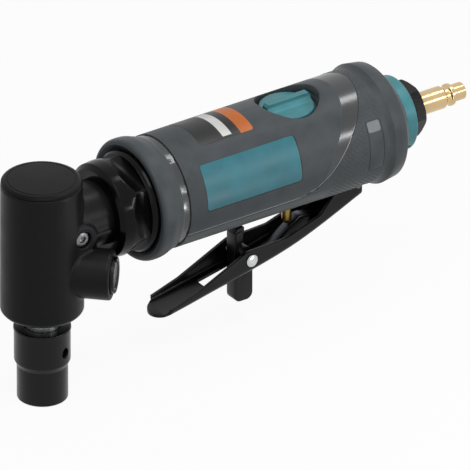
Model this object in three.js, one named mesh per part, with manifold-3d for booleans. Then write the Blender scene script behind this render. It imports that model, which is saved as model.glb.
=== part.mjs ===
// Right-angle pneumatic die grinder, in millimetres.
// +X runs along the barrel towards the air inlet and +Z up along the spindle. The part's origin is the middle of
// the flat top of the head. Inside the tool group, zero is where the barrel axis and the spindle axis cross.
import * as THREE from "three";
import { mergeVertices } from "three/addons/utils/BufferGeometryUtils.js";
import Module from "manifold-3d";

const wasm = await Module();
wasm.setup();

// Facets of round pieces, and the steps of a curl
const sides = { barrel: 36, large: 20, middle: 16, small: 12, wire: 5, curl: 8 };

// Gaps that are shared by many pieces
const clear = 0.3; // between pieces that move past each other
const press = 0.05; // around a seat
const slip = 0.12; // around a journal
const over = 1; // how far a cutter runs past the face that it cuts
const weld = 0.0001; // vertices closer than this are one

// Angle head, on the spindle axis
const head = {
  top: 20.4, capRadius: 14.5, capFlatRadius: 13.2, capRim: 1.5, shoulderRadius: 14.65, shoulderRound: 0.2,
  footRadius: 14.97, footRound: 1.8, bottom: -32.5, plugRadius: 11.9, plugDepth: 11, chamberRadius: 11.4,
  mouthRadius: 8.8,
};
const neck = {
  radius: 11.8, collarRadius: 13.3, collarStart: 26.3, collarEnd: 30.1, spigotRadius: 12, chamberRadius: 8.7,
  shoulder: 12.4,
};
const stub = { radius: 9.2, reach: 25.5, height: -15.8, turn: 45, bore: 7, boreDepth: 9.5, rim: 0.7 };
const boss = { radius: 5.9, x: 9.3, z: -1.7, face: 13, socketRadius: 3.1, socketDepth: 1.6 };
const rib = { width: 1.6, proud: 0.9, end: 21.5 };
const greaseScrew = { radius: 2.9, length: 2.6, proud: 0.9, keyRadius: 1.3, keyDepth: 1.2, dome: 0.6 };

// Ball bearings: bore radius, outer radius and width
const bearing = {
  upper: { bore: 3, outer: 9.5, width: 6 },
  lower: { bore: 4, outer: 11, width: 7 },
  pinion: { bore: 3, outer: 9.5, width: 6 },
  rotor: { bore: 4, outer: 9.5, width: 5.5 },
};
const race = { wall: 1.5, shieldRecess: 0.6 };
const lowerBearingFoot = -27;

// Bevel gears, whose pitch cones meet at zero
const mesh = {
  gearTeeth: 15, pinionTeeth: 12, coneReach: 11, faceWidth: 4, addendum: 0.7, dedendum: 1.15, rootShare: 0.6,
  tipShare: 0.2,
};
const gearHub = { radius: 6.6, foot: -11.6 };
const pinionHub = { radius: 5.6, end: 12.1 };

// Spindle, collet and collet nut
const spindle = {
  journal: 4, top: 14.1, collarRadius: 5.4, noseRadius: 6.4, threadRadius: 7, threadStart: -39.2,
  end: -56, taperMouth: 5.3, taperDepth: 15, lockHoleRadius: 2.9, lockHoleDepth: 2.4, lockHoles: 4,
};
const collet = { bore: 3, wall: 1.5, slot: 0.7, slots: 3, coneRadius: 5.6, coneHeight: 4, slotLength: 13 };
const nut = {
  rimRadius: 10.3, radius: 10.1, lowerRadius: 9.15, top: -38.2, rim: 1.2, waist: -51.4, waistEnd: -53.4, end: -66.8,
  edge: 0.6, mouth: 4.4, lip: 3.2, holeRadius: 1.8, holeDepth: 1.9, holeHeight: -46.8, holeTurn: -69, holes: 2,
};
const seal = { thickness: 2.4, lipGap: 0.15 };

// Spindle lock in the side stub
const lock = {
  capRadius: 6.6, capThickness: 3, proud: 1.3, pinRadius: 2.4, reach: 6.3, travel: 3, notchWidth: 2, notchDepth: 1.1,
};
const lockSpring = { radius: 4.2, wire: 0.4, curls: 2 };

// Clamp nut between the head and the barrel, with milled wrench flats
const clamp = {
  front: 22.9, frontDrop: 2.2, chamfer: 1.4, wall: 3.9, end: 38.7, lipEnd: 26, flatStart: 28, flatEnd: 35.4,
  flatWall: 1.6, flats: 6, cutterRadius: 13.5, flatTurn: 171, rimStep: 0.2, rimSink: 0.9, rimGap: 0.5,
};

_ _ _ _

Restate the data above exactly, keeping each word as it stands.

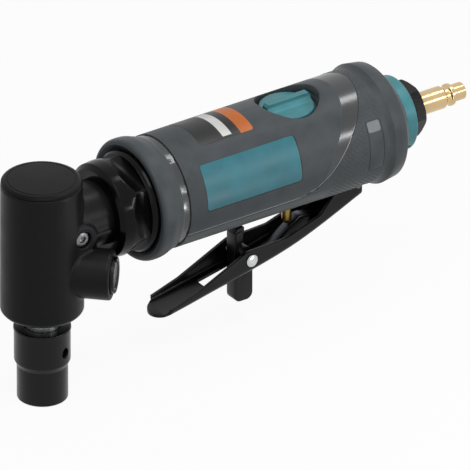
Model this object in three.js, one named mesh per part, with manifold-3d for booleans. Then write the Blender scene script behind this render. It imports that model, which is saved as model.glb.
=== part.mjs ===
// Right-angle pneumatic die grinder, in millimetres.
// +X runs along the barrel towards the air inlet and +Z up along the spindle. The part's origin is the middle of
// the flat top of the head. Inside the tool group, zero is where the barrel axis and the spindle axis cross.
import * as THREE from "three";
import { mergeVertices } from "three/addons/utils/BufferGeometryUtils.js";
import Module from "manifold-3d";

const wasm = await Module();
wasm.setup();

// Facets of round pieces, and the steps of a curl
const sides = { barrel: 36, large: 20, middle: 16, small: 12, wire: 5, curl: 8 };

// Gaps that are shared by many pieces
const clear = 0.3; // between pieces that move past each other
const press = 0.05; // around a seat
const slip = 0.12; // around a journal
const over = 1; // how far a cutter runs past the face that it cuts
const weld = 0.0001; // vertices closer than this are one

// Angle head, on the spindle axis
const head = {
  top: 20.4, capRadius: 14.5, capFlatRadius: 13.2, capRim: 1.5, shoulderRadius: 14.65, shoulderRound: 0.2,
  footRadius: 14.97, footRound: 1.8, bottom: -32.5, plugRadius: 11.9, plugDepth: 11, chamberRadius: 11.4,
  mouthRadius: 8.8,
};
const neck = {
  radius: 11.8, collarRadius: 13.3, collarStart: 26.3, collarEnd: 30.1, spigotRadius: 12, chamberRadius: 8.7,
  shoulder: 12.4,
};
const stub = { radius: 9.2, reach: 25.5, height: -15.8, turn: 45, bore: 7, boreDepth: 9.5, rim: 0.7 };
const boss = { radius: 5.9, x: 9.3, z: -1.7, face: 13, socketRadius: 3.1, socketDepth: 1.6 };
const rib = { width: 1.6, proud: 0.9, end: 21.5 };
const greaseScrew = { radius: 2.9, length: 2.6, proud: 0.9, keyRadius: 1.3, keyDepth: 1.2, dome: 0.6 };

// Ball bearings: bore radius, outer radius and width
const bearing = {
  upper: { bore: 3, outer: 9.5, width: 6 },
  lower: { bore: 4, outer: 11, width: 7 },
  pinion: { bore: 3, outer: 9.5, width: 6 },
  rotor: { bore: 4, outer: 9.5, width: 5.5 },
};
const race = { wall: 1.5, shieldRecess: 0.6 };
const lowerBearingFoot = -27;

// Bevel gears, whose pitch cones meet at zero
const mesh = {
  gearTeeth: 15, pinionTeeth: 12, coneReach: 11, faceWidth: 4, addendum: 0.7, dedendum: 1.15, rootShare: 0.6,
  tipShare: 0.2,
};
const gearHub = { radius: 6.6, foot: -11.6 };
const pinionHub = { radius: 5.6, end: 12.1 };

// Spindle, collet and collet nut
const spindle = {
  journal: 4, top: 14.1, collarRadius: 5.4, noseRadius: 6.4, threadRadius: 7, threadStart: -39.2,
  end: -56, taperMouth: 5.3, taperDepth: 15, lockHoleRadius: 2.9, lockHoleDepth: 2.4, lockHoles: 4,
};
const collet = { bore: 3, wall: 1.5, slot: 0.7, slots: 3, coneRadius: 5.6, coneHeight: 4, slotLength: 13 };
const nut = {
  rimRadius: 10.3, radius: 10.1, lowerRadius: 9.15, top: -38.2, rim: 1.2, waist: -51.4, waistEnd: -53.4, end: -66.8,
  edge: 0.6, mouth: 4.4, lip: 3.2, holeRadius: 1.8, holeDepth: 1.9, holeHeight: -46.8, holeTurn: -69, holes: 2,
};
const seal = { thickness: 2.4, lipGap: 0.15 };

// Spindle lock in the side stub
const lock = {
  capRadius: 6.6, capThickness: 3, proud: 1.3, pinRadius: 2.4, reach: 6.3, travel: 3, notchWidth: 2, notchDepth: 1.1,
};
const lockSpring = { radius: 4.2, wire: 0.4, curls: 2 };

// Clamp nut between the head and the barrel, with milled wrench flats
const clamp = {
  front: 22.9, frontDrop: 2.2, chamfer: 1.4, wall: 3.9, end: 38.7, lipEnd: 26, flatStart: 28, flatEnd: 35.4,
  flatWall: 1.6, flats: 6, cutterRadius: 13.5, flatTurn: 171, rimStep: 0.2, rimSink: 0.9, rimGap: 0.5,
};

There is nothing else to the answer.